Many Python builtin "functions" are actually classes, although they also have a straightforward function implementation. Even very simple ones, such as itertools.repeat
. What is the motivation for this? It seems like over-engineering to me.
Edit: I am not asking about the purpose of itertools.repeat
or any other particular function. It was just an example of a very simple function with a very simple possible impementation:
def repeat(x):
while True: yield x
But itertools.repeat
is not actually a function, it's implemented as a class. My question is: Why? It seems like unnecessary overhead.
Also I understand that classes are callable functions and how you can emulate a function-like behavior using a class. But I don't understand why it's so widely used through the standard library.
Implementing as a class for itertools
has some advantages that generator functions don't have. For example:
- CPython implements these built-ins at the C layer, and at the C layer, a generator "function" is best implemented as a class implementing
__next__
that preserves state as instance attributes; yield
based generators are a Python layer nicety, and really, they're just an instance of the generator
class (so they're actually still class instances, like everything else in Python)
- Generators aren't pickleable or copyable, and don't have "story" for making them support either behavior (the internal state is too complex and opaque to generalize it); a class can define
__reduce__
/__copy__
/__deepcopy__
(and if it's a Python level class, it probably doesn't even need to do that; it will work automatically) and make the instances pickleable/copyable (so if you have already generated 5 elements from a range
iterator, you can copy or pickle/unpickle it, and get an iterator the same distance along in iteration)

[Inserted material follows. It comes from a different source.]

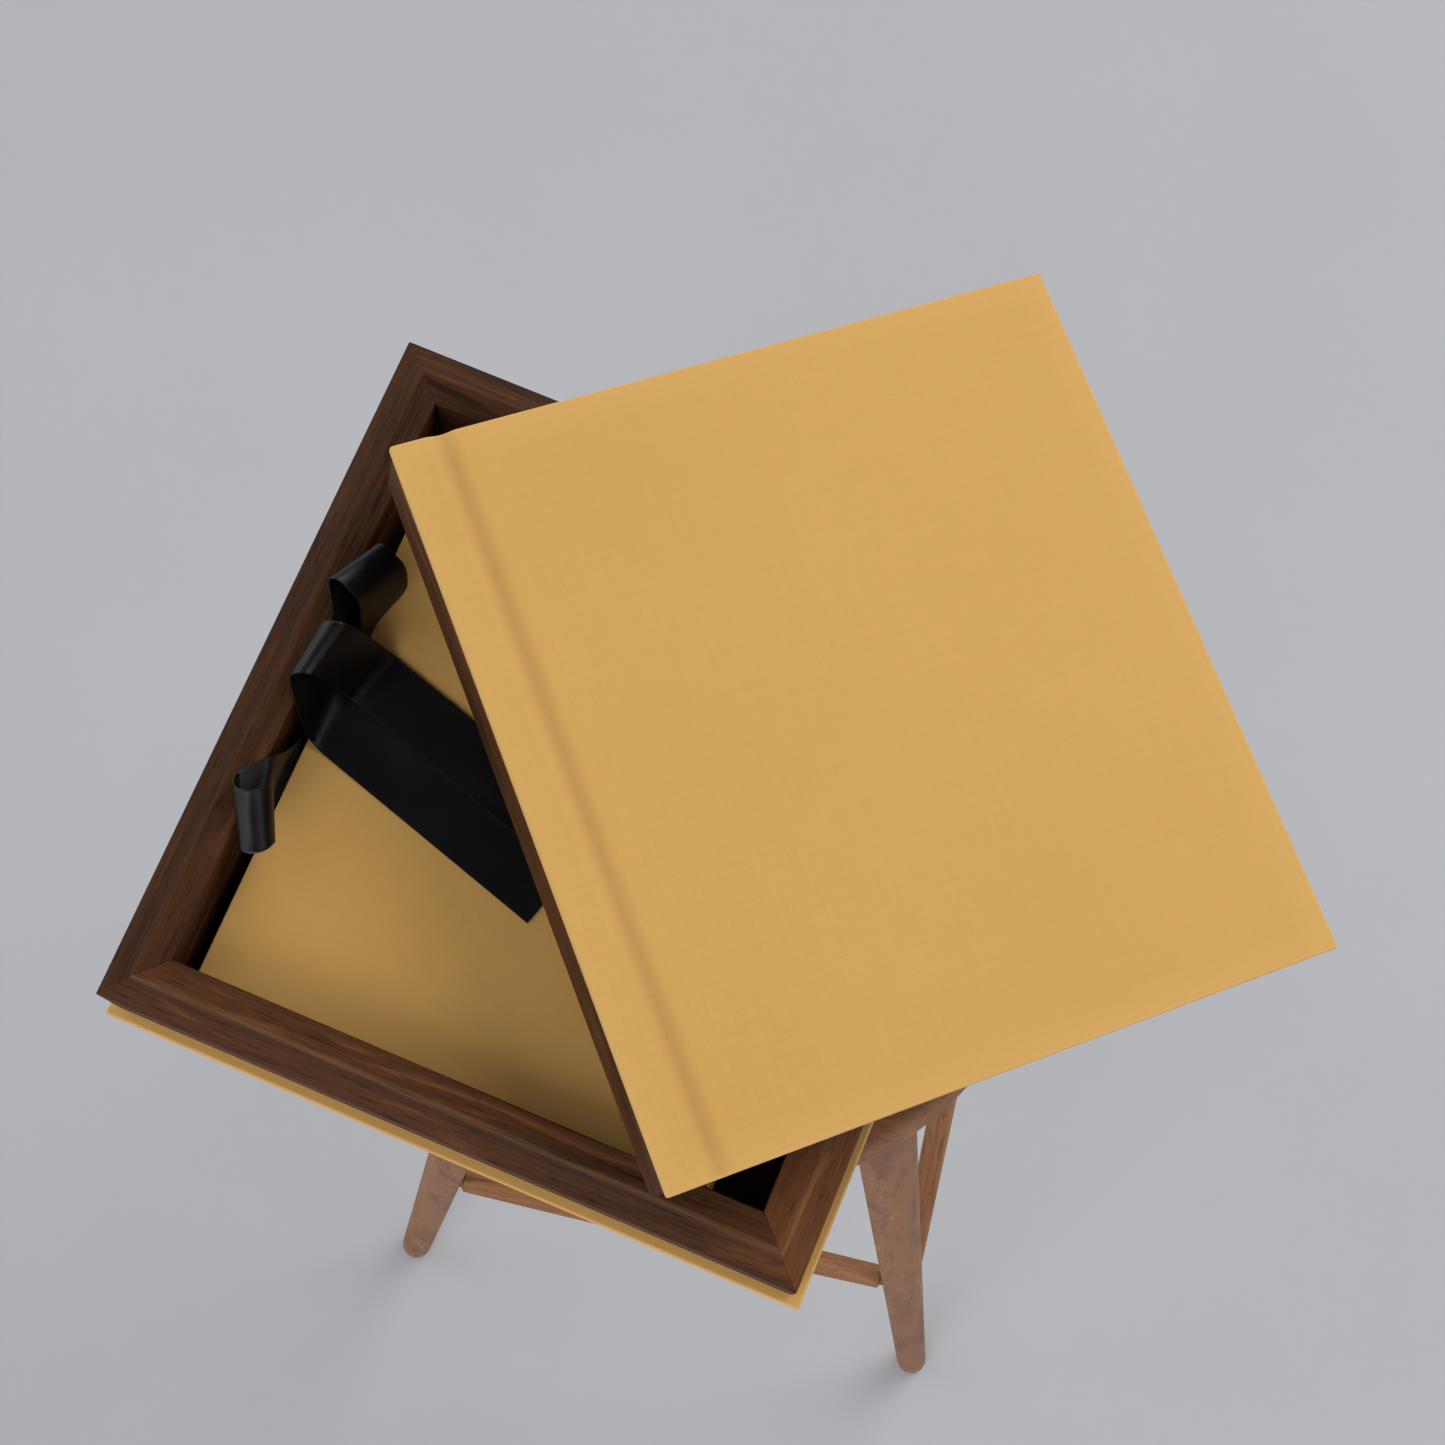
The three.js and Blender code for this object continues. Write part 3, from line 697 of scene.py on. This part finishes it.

For non-generator tools, the reasons are usually similar. Classes can be given state and customized behaviors that a function can't. They can be inherited from (if that's desired, but C layer classes can prohibit subclassing if they're "logically" functions).
It's also useful for dynamic instance creation; if you have an instance of an unknown class but a known prototype (say, the sequence constructors that take an iterable, or chain
or whatever), and you want to convert some other type to that class, you can do type(unknown)(constructorarg)
; if it's a generator, type(unknown)
is useless, you can't use it to make more of itself because you can't introspect to figure out where it came from (not in reasonable ways).
And beyond that, even if you never use the features for programming logic, what would you rather see in the interactive interpreter or doing print debugging of type(myiter)
, <class 'generator'>
that gives no hints as to origin, or <class 'itertools.repeat'>
that tells you exactly what you have and where it came from?
Both functions and classes are callables, so they can be used interchangeably in higher-order functions, for example.
$ python2
...
>>> map(dict, [["ab"], ["cd"], ["ef"]])
[{'a': 'b'}, {'c': 'd'}, {'e': 'f'}]
>>> map(lambda x: dict(x), [["ab"], ["cd"], ["ef"]])
[{'a': 'b'}, {'c': 'd'}, {'e': 'f'}]
That said, classes can also define methods that you can later call on the returned objects. For instance, the dict
class defines the .get()
method for dictionaries, etc.
In the case of itertools.repeat
(and most iterators), using a proper class implementing the iterator
protocol has a few advantages from the implementation / maintenance POV - like you can have better control of the iteration, you can specialize the class etc. I also suspect that there are some optimisations that can be done at C-level for proper iterators that don't apply to generators.
Also remember that classes and functions are objects too - the def
statement is mostly syntactic sugar for creating a function
instance and populating it with compiled code, local namespace, cells, closures and whatnots (a somehow involved task FWIW, I did once just for out of curiousity and it was a major PITA), and the class
statement is also syntactic sugar for creating a new type
instance (doing it manually happens to be really trivial actually). From this POV, yield
is a similar syntactic sugar that turns your function into a factory returning instances of the generic generator
builtin type - IOW it makes your function act like a class, without the hassle of writing a full-blown class but also without the fine control and possible optimisations you can get by writing a full-blown class.
On a more general leval, sometimes writing your "function" as a custom callable type instead offers similar gains - fine control, possible optimisations, and well sometimes just better readability (think of two-steps decorators, custom descriptors etc).
Finally wrt/ builtin types (int
, str
etc) IIRC (please someone correct me if i'm wrong) they originally were functions acting as factory functions (before the new-style classes revolution when builtin types and user-defined types were different kind of objects). It of course makes sense to have them as plain classes now, but they had to keep the all_lower naming scheme for compatibility.